- **BRIEF**:
In the entries that follow, the first line to write out is the one containing "for name, shape", and the last is the one containing "for corner in". Reproduce that stretch exactly, with nothing before or after it.

Object modeling scripts
-.-.-

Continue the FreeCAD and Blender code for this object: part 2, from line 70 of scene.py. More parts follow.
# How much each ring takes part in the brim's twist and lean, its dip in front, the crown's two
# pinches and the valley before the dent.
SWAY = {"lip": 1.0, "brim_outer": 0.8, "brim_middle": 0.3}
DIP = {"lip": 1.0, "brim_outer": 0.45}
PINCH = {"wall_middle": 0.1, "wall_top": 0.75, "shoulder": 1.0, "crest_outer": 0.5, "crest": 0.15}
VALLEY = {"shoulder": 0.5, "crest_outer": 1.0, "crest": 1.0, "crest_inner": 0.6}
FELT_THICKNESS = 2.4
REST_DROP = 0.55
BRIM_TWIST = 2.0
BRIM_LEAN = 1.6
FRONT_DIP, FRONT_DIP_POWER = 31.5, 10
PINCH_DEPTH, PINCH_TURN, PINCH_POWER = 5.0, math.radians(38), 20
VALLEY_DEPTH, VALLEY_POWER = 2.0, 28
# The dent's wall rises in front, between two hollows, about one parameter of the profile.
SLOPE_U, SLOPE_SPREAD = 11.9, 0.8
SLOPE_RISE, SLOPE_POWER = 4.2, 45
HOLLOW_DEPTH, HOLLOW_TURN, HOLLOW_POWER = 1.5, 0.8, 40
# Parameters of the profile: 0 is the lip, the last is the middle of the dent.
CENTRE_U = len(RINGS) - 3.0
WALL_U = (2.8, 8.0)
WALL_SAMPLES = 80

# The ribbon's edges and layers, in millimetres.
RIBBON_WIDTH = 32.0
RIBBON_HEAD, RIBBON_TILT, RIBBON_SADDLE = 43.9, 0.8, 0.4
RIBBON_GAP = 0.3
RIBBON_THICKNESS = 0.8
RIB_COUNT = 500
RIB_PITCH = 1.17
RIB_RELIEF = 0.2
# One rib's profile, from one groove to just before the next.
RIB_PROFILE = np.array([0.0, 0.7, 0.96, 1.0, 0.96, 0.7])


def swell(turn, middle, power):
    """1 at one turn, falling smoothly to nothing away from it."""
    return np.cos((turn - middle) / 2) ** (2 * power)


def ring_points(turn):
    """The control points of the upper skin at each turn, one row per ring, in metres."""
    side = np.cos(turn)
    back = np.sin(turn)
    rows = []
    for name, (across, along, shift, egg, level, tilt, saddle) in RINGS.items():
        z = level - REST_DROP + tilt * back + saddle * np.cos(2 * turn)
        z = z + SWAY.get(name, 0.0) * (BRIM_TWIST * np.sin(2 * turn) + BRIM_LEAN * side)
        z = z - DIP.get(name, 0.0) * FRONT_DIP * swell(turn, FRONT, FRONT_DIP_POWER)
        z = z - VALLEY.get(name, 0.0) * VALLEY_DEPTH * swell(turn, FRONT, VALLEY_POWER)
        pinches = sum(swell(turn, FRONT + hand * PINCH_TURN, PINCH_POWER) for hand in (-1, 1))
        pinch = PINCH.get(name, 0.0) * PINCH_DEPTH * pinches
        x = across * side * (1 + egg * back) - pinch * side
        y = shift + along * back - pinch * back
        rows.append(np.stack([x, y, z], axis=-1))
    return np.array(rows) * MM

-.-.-

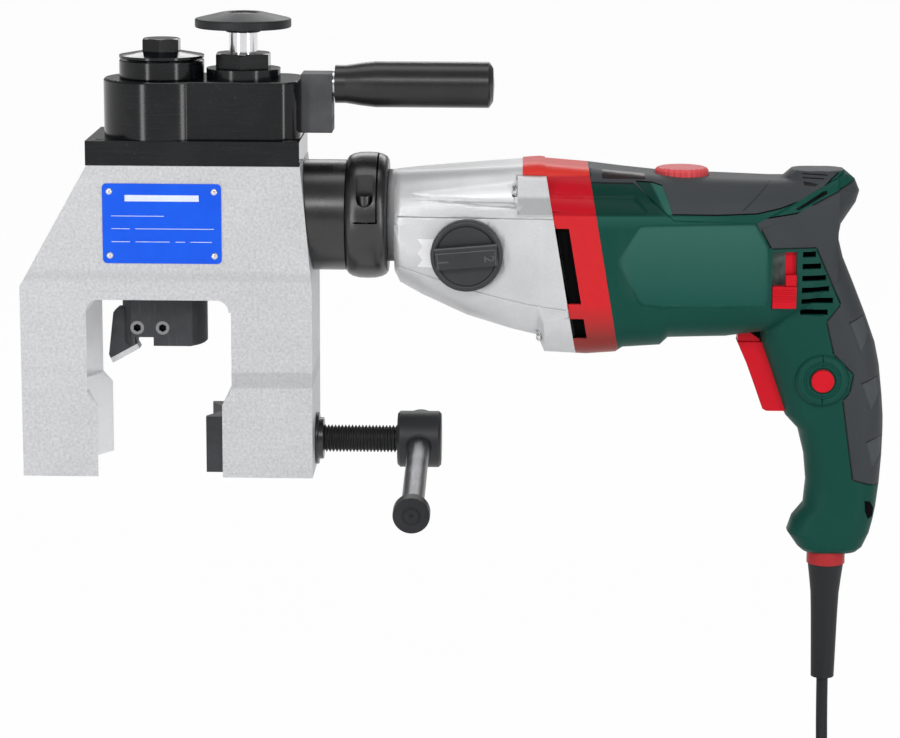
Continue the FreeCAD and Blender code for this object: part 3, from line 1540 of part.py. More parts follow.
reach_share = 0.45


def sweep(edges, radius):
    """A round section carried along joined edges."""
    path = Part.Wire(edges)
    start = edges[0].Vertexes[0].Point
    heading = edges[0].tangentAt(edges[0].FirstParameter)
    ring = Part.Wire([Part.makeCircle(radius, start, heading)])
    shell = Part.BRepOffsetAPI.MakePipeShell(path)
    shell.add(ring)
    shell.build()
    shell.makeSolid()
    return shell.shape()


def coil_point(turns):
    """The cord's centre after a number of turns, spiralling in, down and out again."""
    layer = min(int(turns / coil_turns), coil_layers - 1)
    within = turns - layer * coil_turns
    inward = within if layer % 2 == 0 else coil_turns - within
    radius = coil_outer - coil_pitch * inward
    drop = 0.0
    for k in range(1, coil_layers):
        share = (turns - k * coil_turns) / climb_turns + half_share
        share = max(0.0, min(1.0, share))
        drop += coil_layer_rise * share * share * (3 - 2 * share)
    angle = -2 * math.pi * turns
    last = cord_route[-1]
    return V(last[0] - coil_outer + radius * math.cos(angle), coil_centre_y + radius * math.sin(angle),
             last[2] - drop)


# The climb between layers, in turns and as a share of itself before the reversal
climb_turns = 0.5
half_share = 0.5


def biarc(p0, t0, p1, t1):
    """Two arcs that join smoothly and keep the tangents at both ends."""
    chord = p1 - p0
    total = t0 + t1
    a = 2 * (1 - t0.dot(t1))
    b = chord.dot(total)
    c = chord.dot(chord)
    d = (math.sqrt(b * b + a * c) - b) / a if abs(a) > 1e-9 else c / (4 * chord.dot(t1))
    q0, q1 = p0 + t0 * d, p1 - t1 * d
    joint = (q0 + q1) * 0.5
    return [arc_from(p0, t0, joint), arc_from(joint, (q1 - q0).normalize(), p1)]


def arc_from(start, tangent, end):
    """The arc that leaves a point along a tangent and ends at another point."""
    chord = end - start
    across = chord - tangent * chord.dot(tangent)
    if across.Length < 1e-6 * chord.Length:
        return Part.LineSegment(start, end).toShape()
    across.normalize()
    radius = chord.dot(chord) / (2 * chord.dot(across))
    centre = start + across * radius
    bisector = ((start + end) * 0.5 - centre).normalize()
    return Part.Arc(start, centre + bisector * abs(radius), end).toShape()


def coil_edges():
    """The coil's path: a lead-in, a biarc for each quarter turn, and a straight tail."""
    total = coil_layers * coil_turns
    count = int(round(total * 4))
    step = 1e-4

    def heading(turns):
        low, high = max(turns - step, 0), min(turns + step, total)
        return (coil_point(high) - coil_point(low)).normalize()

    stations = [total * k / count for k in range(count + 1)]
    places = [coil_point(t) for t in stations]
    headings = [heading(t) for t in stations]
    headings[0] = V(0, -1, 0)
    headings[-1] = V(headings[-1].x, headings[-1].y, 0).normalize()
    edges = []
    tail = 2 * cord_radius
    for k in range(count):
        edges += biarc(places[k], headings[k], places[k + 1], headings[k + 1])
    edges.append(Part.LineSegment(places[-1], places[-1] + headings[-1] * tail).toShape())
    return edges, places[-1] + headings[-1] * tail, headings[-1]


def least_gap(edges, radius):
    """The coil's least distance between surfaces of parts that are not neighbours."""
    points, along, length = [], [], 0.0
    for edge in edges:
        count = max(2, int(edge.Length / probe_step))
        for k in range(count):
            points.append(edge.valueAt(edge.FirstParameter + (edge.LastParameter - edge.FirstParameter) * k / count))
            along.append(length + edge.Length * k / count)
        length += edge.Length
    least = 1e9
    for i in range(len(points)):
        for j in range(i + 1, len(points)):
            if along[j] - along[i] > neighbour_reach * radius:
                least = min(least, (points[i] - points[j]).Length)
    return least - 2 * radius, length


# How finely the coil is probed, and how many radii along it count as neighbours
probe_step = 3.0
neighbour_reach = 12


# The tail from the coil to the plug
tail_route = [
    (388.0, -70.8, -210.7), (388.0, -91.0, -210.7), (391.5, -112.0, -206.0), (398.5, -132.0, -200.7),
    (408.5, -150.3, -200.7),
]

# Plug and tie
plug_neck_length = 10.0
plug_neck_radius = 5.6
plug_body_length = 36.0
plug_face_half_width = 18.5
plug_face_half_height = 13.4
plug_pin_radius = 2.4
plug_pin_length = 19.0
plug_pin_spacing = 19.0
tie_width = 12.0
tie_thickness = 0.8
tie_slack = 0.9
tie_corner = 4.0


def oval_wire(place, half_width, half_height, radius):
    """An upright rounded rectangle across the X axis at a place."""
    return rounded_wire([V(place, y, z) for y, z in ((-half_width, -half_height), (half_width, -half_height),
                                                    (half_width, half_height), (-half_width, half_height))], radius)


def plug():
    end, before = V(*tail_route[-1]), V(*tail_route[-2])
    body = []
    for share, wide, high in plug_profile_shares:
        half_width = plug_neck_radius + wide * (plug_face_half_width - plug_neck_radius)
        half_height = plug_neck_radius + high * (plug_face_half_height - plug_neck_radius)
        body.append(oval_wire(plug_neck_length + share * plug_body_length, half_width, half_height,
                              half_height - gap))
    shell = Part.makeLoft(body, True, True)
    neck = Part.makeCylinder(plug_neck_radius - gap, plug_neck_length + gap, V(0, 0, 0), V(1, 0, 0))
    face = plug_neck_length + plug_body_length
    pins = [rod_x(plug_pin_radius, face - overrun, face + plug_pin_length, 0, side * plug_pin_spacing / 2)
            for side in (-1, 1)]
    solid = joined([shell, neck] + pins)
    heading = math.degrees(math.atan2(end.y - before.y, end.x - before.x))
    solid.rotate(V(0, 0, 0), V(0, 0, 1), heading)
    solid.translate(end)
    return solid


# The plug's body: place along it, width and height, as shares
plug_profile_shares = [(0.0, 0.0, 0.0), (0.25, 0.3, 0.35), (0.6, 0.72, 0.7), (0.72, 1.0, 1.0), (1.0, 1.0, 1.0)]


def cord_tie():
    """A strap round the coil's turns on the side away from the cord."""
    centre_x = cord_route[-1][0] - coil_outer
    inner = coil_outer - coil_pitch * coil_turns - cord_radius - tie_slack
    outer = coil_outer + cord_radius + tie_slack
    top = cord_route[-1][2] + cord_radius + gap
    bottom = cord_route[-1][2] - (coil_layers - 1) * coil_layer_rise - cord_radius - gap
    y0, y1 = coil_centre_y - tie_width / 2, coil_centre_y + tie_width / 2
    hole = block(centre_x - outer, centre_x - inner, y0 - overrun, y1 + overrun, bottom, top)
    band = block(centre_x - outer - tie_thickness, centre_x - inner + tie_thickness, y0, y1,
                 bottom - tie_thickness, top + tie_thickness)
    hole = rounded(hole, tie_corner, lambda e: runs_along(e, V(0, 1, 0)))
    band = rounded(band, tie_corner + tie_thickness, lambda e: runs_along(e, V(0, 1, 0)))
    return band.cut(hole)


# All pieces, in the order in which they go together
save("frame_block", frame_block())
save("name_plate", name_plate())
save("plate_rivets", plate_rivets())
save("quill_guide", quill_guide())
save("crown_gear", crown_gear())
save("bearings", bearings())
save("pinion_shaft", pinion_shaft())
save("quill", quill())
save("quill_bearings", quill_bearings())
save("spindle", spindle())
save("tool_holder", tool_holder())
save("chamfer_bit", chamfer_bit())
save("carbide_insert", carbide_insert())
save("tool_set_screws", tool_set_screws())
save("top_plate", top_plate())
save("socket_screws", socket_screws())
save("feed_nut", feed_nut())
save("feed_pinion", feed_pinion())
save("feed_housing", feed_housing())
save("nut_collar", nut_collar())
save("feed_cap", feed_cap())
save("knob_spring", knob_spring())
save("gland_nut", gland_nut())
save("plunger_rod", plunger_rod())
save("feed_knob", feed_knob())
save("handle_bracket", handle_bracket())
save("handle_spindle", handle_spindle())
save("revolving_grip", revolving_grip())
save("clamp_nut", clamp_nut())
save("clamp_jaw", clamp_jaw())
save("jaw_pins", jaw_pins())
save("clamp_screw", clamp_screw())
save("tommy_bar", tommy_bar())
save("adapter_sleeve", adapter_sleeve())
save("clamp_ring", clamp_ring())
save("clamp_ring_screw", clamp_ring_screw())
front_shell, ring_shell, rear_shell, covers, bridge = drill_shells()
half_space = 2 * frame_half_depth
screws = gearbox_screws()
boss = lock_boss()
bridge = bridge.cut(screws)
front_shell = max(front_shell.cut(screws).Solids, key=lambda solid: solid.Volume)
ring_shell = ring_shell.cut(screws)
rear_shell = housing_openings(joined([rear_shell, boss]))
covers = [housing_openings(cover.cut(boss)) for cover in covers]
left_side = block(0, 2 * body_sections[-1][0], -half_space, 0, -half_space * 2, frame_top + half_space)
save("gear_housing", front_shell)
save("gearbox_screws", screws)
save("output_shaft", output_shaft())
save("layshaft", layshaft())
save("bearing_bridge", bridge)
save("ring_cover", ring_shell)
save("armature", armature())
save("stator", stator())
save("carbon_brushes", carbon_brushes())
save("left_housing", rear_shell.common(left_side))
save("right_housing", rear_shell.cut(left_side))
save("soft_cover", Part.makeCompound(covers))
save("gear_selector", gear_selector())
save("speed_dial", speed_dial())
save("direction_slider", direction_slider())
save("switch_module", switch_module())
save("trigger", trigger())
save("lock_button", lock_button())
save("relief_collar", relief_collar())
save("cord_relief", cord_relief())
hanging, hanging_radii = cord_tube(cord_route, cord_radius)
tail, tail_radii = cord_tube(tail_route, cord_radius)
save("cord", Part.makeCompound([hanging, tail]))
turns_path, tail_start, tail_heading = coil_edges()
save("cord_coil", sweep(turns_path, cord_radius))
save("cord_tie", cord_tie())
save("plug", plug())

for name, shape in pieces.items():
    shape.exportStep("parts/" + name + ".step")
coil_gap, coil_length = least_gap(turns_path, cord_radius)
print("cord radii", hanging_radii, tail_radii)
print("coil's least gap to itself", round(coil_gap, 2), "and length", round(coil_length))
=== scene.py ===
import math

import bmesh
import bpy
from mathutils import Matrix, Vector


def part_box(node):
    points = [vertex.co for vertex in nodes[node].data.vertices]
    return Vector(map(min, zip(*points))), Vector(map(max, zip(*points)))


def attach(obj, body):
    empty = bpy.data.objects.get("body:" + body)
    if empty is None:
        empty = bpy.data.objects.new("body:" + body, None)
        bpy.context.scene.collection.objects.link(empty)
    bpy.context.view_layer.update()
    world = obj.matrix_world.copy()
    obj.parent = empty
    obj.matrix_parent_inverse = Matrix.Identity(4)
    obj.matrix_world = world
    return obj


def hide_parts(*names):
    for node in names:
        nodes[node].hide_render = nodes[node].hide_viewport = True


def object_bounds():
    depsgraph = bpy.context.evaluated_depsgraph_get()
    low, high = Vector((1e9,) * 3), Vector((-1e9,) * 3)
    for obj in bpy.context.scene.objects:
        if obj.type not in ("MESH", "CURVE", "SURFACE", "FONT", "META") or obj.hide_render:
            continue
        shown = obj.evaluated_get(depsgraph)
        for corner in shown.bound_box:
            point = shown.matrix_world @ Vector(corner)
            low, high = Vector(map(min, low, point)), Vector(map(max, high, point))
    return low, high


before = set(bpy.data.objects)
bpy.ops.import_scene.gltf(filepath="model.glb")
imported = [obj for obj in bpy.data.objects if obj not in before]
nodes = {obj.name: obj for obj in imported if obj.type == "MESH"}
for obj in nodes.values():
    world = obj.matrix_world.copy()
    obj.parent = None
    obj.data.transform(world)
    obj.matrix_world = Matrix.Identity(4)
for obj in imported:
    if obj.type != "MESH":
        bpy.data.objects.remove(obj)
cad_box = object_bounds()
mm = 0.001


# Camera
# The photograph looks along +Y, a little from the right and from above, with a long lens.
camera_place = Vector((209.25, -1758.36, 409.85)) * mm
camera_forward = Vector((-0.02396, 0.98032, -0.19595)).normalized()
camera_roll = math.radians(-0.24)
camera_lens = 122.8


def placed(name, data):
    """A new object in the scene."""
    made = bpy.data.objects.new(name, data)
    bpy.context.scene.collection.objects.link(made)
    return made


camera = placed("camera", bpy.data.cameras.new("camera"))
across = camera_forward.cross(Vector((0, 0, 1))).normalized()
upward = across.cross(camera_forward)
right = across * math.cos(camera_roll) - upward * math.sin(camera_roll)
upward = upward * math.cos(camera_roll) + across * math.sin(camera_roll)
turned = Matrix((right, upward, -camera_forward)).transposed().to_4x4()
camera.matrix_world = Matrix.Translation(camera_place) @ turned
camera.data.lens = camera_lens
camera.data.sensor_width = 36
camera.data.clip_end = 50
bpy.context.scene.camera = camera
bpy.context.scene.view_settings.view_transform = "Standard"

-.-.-

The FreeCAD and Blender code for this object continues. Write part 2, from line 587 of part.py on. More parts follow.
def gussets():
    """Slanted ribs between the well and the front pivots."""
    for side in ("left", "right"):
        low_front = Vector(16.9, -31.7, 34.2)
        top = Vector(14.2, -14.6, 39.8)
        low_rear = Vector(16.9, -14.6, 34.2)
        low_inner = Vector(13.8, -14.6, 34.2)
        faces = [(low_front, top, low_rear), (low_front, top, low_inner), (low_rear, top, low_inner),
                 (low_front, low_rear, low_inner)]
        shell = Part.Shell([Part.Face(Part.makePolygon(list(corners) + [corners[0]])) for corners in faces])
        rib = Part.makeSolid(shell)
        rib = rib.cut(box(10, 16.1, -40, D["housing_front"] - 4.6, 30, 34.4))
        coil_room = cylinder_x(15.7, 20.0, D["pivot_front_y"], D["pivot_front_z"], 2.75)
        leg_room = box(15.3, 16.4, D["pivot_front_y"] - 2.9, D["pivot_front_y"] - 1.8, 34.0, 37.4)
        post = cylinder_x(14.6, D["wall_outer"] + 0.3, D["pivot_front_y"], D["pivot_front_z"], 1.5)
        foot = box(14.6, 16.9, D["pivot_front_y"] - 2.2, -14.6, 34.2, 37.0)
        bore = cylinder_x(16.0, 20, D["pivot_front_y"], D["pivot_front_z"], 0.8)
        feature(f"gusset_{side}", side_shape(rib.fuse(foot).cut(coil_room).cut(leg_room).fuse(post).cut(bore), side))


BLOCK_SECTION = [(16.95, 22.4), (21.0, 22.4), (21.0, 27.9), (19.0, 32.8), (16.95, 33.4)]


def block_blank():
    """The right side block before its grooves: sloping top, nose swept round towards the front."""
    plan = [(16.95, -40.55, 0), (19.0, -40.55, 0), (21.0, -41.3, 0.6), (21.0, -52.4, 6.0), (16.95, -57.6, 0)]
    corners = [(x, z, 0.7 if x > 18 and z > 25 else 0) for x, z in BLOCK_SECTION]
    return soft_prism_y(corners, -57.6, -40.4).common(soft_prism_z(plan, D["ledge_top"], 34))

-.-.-

- **SOLUTION FOR THIS TASK**:
for name, shape in pieces.items():
    shape.exportStep("parts/" + name + ".step")
coil_gap, coil_length = least_gap(turns_path, cord_radius)
print("cord radii", hanging_radii, tail_radii)
print("coil's least gap to itself", round(coil_gap, 2), "and length", round(coil_length))
=== scene.py ===
import math

import bmesh
import bpy
from mathutils import Matrix, Vector


def part_box(node):
    points = [vertex.co for vertex in nodes[node].data.vertices]
    return Vector(map(min, zip(*points))), Vector(map(max, zip(*points)))


def attach(obj, body):
    empty = bpy.data.objects.get("body:" + body)
    if empty is None:
        empty = bpy.data.objects.new("body:" + body, None)
        bpy.context.scene.collection.objects.link(empty)
    bpy.context.view_layer.update()
    world = obj.matrix_world.copy()
    obj.parent = empty
    obj.matrix_parent_inverse = Matrix.Identity(4)
    obj.matrix_world = world
    return obj


def hide_parts(*names):
    for node in names:
        nodes[node].hide_render = nodes[node].hide_viewport = True


def object_bounds():
    depsgraph = bpy.context.evaluated_depsgraph_get()
    low, high = Vector((1e9,) * 3), Vector((-1e9,) * 3)
    for obj in bpy.context.scene.objects:
        if obj.type not in ("MESH", "CURVE", "SURFACE", "FONT", "META") or obj.hide_render:
            continue
        shown = obj.evaluated_get(depsgraph)
        for corner in shown.bound_box:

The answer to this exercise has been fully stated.